Modern PCs use only a small fraction of their processing power and waste energy. According to NComputing, there is an answer to the malady, a new desktop virtualisation product, with a much lower per seat cost compared with competitor products from VMware, Citrix, Microsoft and Wyse.
"PCs have now reached terminal pricing phase," said CEO Stephen Dukker. "And now laptops have entered this phase as well. There has been an unbelievable increase in the power of modern PCs."
Dukker, formerly the founder of eMachines (later acquired by Gateway), feels this extra power is mostly wasted. "We are using less than 10 percent of PC resources, less than 1 percent during a normal working day." He excludes extreme gamers, scientists and mathematicians from this.
NComputing's approach to desktop virtualisation is to offer virtualisation software and hardware, which will allow up to seven users to share the 'excess power' of today's desktops for as little as £35 (approx $70) per user.
NComputing's desktop virtualisation software is installed on a host personal computer running Windows or Linux. This then sets up virtual independent desktops. The NComputing User eXtension Protocol (UXP) connects six sets of keyboards, monitors and mice, which are plugged into NComputing access devices or terminals.
Dukker insists these access terminals are not a computer as such, as there is no CPU, storage or software installed on them, and there are no moving parts, so it is rugged, durable, and easy to deploy and maintain.
Up to six access terminals can use the under-utilised hardware resources of the host PC, resulting in "the lowest possible cost for computing access."
Dukker said that these access terminals are able to offer users robust multimedia capabilities, not just running simple applications such as Word or Excel. "There are no latencies in our devices, there is no cursor lag," he told Techworld.
There are two access terminals currently on offer. The X-series is the low cost model best suited for multimedia and users within ten metres of the host PC. Connection is achieved via a standard Cat 5 cables, but they don't carry Ethernet signals, which is why the devices cannot be located further than 10 meters away. The cables do supply the power - as well as the monitor, keyboard, mouse, and audio signals - to the access device. That means no separate power adapters.
The L-series meanwhile is designed for users more than ten metres away from the host PC as it connects across a standard Ethernet local-area network. It allows more users per PC (up to 30 users per PC), and has widescreen support.
By offering such a simple solution, Dukker is able to highlight the green credentials of its devices. Traditional PCs draw about 110 watts, whereas NComputing’s access devices draw only 1 to 5 watts. The company says that if you add users to a shared PC, you can reduce the energy footprint per user by as much as 99 percent. "Electricity savings alone can pay for the NComputing virtual desktops in as little as one year."
The other green benefits come from air conditioning cost savings, because the less energy consumed, the less heat is produced, further saving on company's electric bills.
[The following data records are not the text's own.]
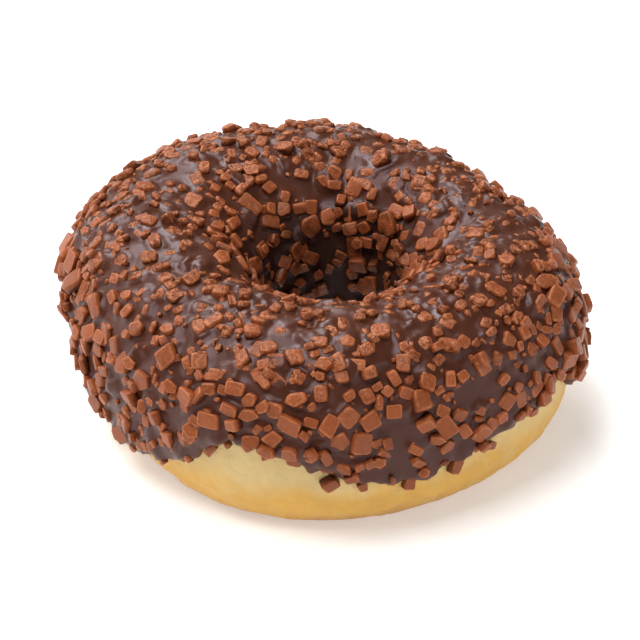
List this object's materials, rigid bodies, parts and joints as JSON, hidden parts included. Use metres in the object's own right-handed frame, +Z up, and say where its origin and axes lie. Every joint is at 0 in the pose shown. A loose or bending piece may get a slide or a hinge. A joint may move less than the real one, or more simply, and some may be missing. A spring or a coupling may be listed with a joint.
{
  "type": "sprinkle frosted doughnut",
  "caption": "Fried yeast dough ring, dipped in dark chocolate icing that runs down into its hole and is covered in small blocky chips of milk chocolate.",
  "frame": {"origin": "under the middle of the doughnut's box, on the surface that it rests on", "axes": "+Z up through the hole, out of the iced top; -Y is the side that faces the camera in the picture"},
  "size_m": [0.0924, 0.0904, 0.0371],
  "materials": {
    "dough": "soft, matt, golden fried crust, paler at the waist",
    "icing": "satin dark chocolate icing",
    "chips": "smooth milk chocolate, slightly rounded and pitted"
  },
  "bodies": {
    "root": {"dough": "dough", "icing": "icing"}
  },
  "joints": []
}
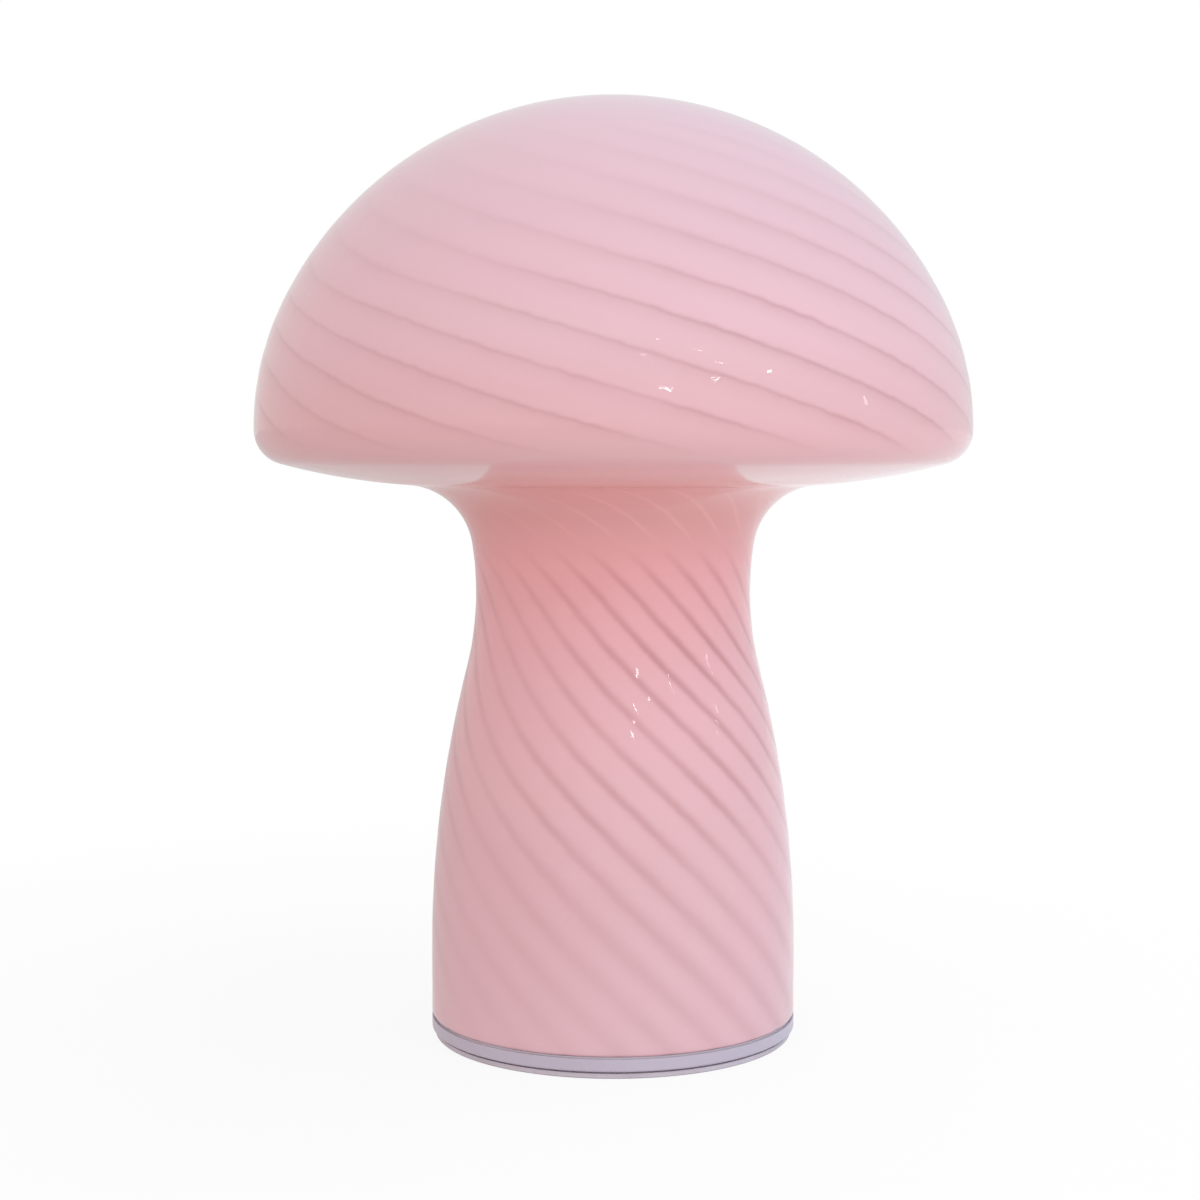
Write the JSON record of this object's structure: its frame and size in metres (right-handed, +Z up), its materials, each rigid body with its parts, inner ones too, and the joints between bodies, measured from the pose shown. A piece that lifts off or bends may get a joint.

In addition, with most PCs being disposed of after three to five years, NComputing claims that its virtual desktops last more than ten years. A traditional PC being thrown out also amounts to 10 kgs of waste, whereas a NComputing access devices weighs just 150 grams, which is kinder to landfill sites.
Somewhat predictably with a solution of this nature, NComputing has made great inroads in the education sector, as well as emerging markets such as Brazil, with 500,000 seats deployed (in 70 countries) since the company was launched in October 2005. However Dukker insists that NComputing is also gaining traction in non-education sectors such as call centres and data entry.